**Instructions for the task**
Can you write out the whole listing exactly?
***** Given information
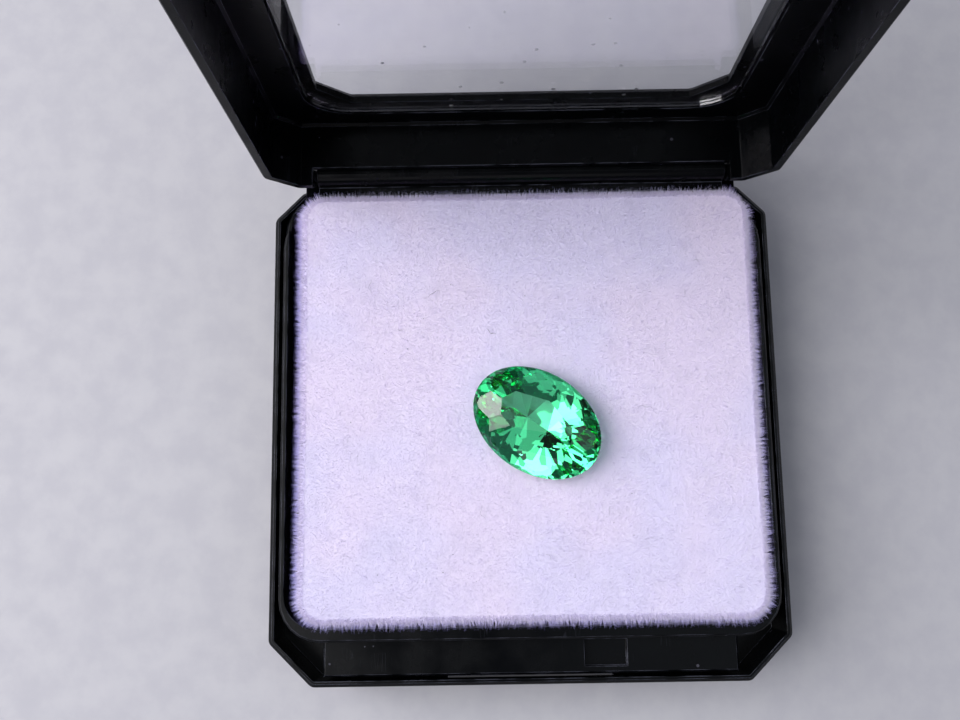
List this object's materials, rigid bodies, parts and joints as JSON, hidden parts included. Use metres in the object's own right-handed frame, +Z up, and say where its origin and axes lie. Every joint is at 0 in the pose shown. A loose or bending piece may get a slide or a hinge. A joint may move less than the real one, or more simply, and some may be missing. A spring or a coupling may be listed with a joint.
{
  "type": "faceted green gemstone in a hinged display box",
  "caption": "Oval faceted green stone on a white flocked pad in a shallow black tray, with a hinged lid that holds a clear window and shuts over the stone.",
  "frame": {"origin": "on the tray's flat underside, midway between its sides and 20 mm behind its front edge", "axes": "+Z up, +Y towards the hinge, +X to the right of someone facing the hinge; the lid stands open"},
  "size_m": [0.04, 0.0461, 0.0494],
  "materials": {
    "black_plastic": "moulded, satin gloss",
    "clear_plastic": "clear, lightly scratched and dusty",
    "white_flock": "short flock on foam",
    "green_crystal": "polished facets"
  },
  "bodies": {
    "box": {"base_tray": "black_plastic", "foam_pad": "white_flock", "tourmaline": "green_crystal"},
    "lid": {"lid_frame": "black_plastic", "lid_window": "clear_plastic"}
  },
  "joints": [
    {"name": "lid_hinge", "type": "hinge", "parent": "box", "child": "lid", "pos_m": [0, 0.01993, 0.0095], "axis": [1, 0, 0], "range_deg": [0, 91]}
  ]
}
**********
**Correct answer**
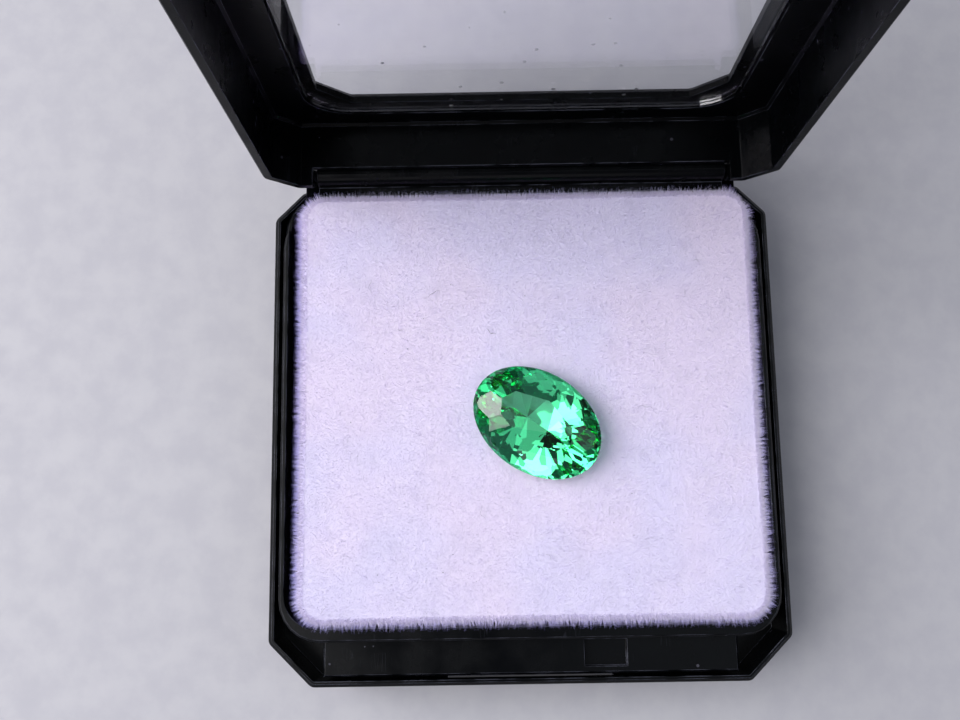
List this object's materials, rigid bodies, parts and joints as JSON, hidden parts included. Use metres in the object's own right-handed frame, +Z up, and say where its origin and axes lie. Every joint is at 0 in the pose shown. A loose or bending piece may get a slide or a hinge. A joint may move less than the real one, or more simply, and some may be missing. A spring or a coupling may be listed with a joint.
{
  "type": "faceted green gemstone in a hinged display box",
  "caption": "Oval faceted green stone on a white flocked pad in a shallow black tray, with a hinged lid that holds a clear window and shuts over the stone.",
  "frame": {"origin": "on the tray's flat underside, midway between its sides and 20 mm behind its front edge", "axes": "+Z up, +Y towards the hinge, +X to the right of someone facing the hinge; the lid stands open"},
  "size_m": [0.04, 0.0461, 0.0494],
  "materials": {
    "black_plastic": "moulded, satin gloss",
    "clear_plastic": "clear, lightly scratched and dusty",
    "white_flock": "short flock on foam",
    "green_crystal": "polished facets"
  },
  "bodies": {
    "box": {"base_tray": "black_plastic", "foam_pad": "white_flock", "tourmaline": "green_crystal"},
    "lid": {"lid_frame": "black_plastic", "lid_window": "clear_plastic"}
  },
  "joints": [
    {"name": "lid_hinge", "type": "hinge", "parent": "box", "child": "lid", "pos_m": [0, 0.01993, 0.0095], "axis": [1, 0, 0], "range_deg": [0, 91]}
  ]
}